La rivalité entre les deux tifoserie est historique. Les deux clubs se disputent la suprématie locale depuis la fondation du Torino en 1906, par un dirigeant de la Juventus. L’auteur, réalisateur et militant socialiste, Mario Soldati voyait dans la rivalité entre les deux clubs turinois un antagonisme social. Le Torino était selon lui, le club des pauvres et de la petite-bourgeoisie alors que la Juve, propriété de la famille Agnelli depuis 1923, était définitivement associée à la bourgeoisie industrielle et à la marque FIAT. Et il est vrai que, hormis lors de la parenthèse du titre de 76, les Granata n’ont dominé leur rival bianconeri qu’à l’époque du Grande Torino. Une domination finalement interrompue par la tragédie de Superga.

Le 5 mai 2014, quelques mois après les banderoles moquant la tragédie de Superga, des tifosi juventini déploient deux banderoles dissonantes. La partie basse de la curva rend hommage aux victimes de Superga : “Honneur aux victimes de Superga”. Pour la partie haute: “La mort et le respect sont les mêmes pour tout le monde, l’honneur c’est seulement pour les bianconeri tombés”.

En Italie, tout le monde a encore en tête les chants moqueurs des ultras de la Juventus et leurs banderoles provocantes déployées lors du derby de 2014. Sur la longue banderole affichée par les Drughi on pouvait lire: “Nous sommes l’orgueil et la fierté de Turin, vous seulement un accident”. Ou encore, une autre banderole clamant “Quand je vole, je pense au Toro”. Rien de plus classique. L’usage des banderoles est un élément du rituel des tribunes. La provocation, parfois même le mauvais goût, font partie de la rhétorique ultra’ pour atteindre symboliquement son adversaire dans ce qui lui tient le plus à cœur. Mais l’émotion avait alors été très vive, au-delà des seuls fans du Toro.

Dans la péninsule, certains pensent même que la tragédie de Superga est un événement qui dépasse la seule histoire du Torino. Début avril, la Gazzetta dello Sport s’arrêtait un temps sur la signification du 4 mai : «Ce n’était pas seulement une tragédie […] pour la ville de Turin.
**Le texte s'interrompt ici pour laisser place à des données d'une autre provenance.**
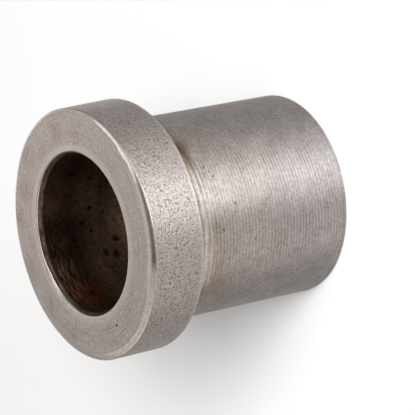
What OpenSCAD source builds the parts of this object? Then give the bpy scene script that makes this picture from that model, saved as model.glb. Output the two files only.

C’était une tragédie italienne unissant tout un pays qui venait de sortir des ruines de la guerre et qui voyait dans l’équipe du Grande Torino, un symbole de force, de qualité et de renaissance. L’anniversaire de cette tragédie ne concerne donc pas uniquement les tifosi granata, qui le célèbrent évidemment chaque année avec une immense émotion transmettant de génération en génération le souvenir de cette équipe mythique. […] Rarement dans l’histoire italienne, il y eut des événements de masse semblables à celui de l’adieu au Grande Torino. Et des dates comme celles-ci doivent être célébrées et ne jamais être salies.»

Mais on n’universalise pas comme ça une telle date, surtout dans un pays où le campanilisme structure autant le football. Avant d’être un drame du football italien, c’est un drame du Torino, avec son lot de passions, de cicatrices et de fierté. Même proclamé symboliquement, en hommage au Grande Torino, « Journée Mondiale du Football » en 2015 par la FIFA, le 4 mai ne se décolle pas si simplement de l’histoire et de l’identité des Granata.

Cette vision patrimoniale et universelle est finalement peu convaincante. D’ailleurs, les instances le savent et redoutent très certainement de nouveaux troubles liés à la rivalité des deux équipes. Mais, que le match ait lieu la veille de la date anniversaire empêchera-t-il les banderoles caustiques ou le chambrage borderline? Après tout, en 2014 le derby en question ne se jouait-il pas au mois de février? Il se dit aussi que le meilleur hommage aurait pu être rendu sur le terrain, et fermer les bouches rivales en proposant un football festif et offensif digne des Mazzola, Grezar ou Castigliano. Mais la communauté du Torino respecte trop le 4 mai pour prendre ce risque.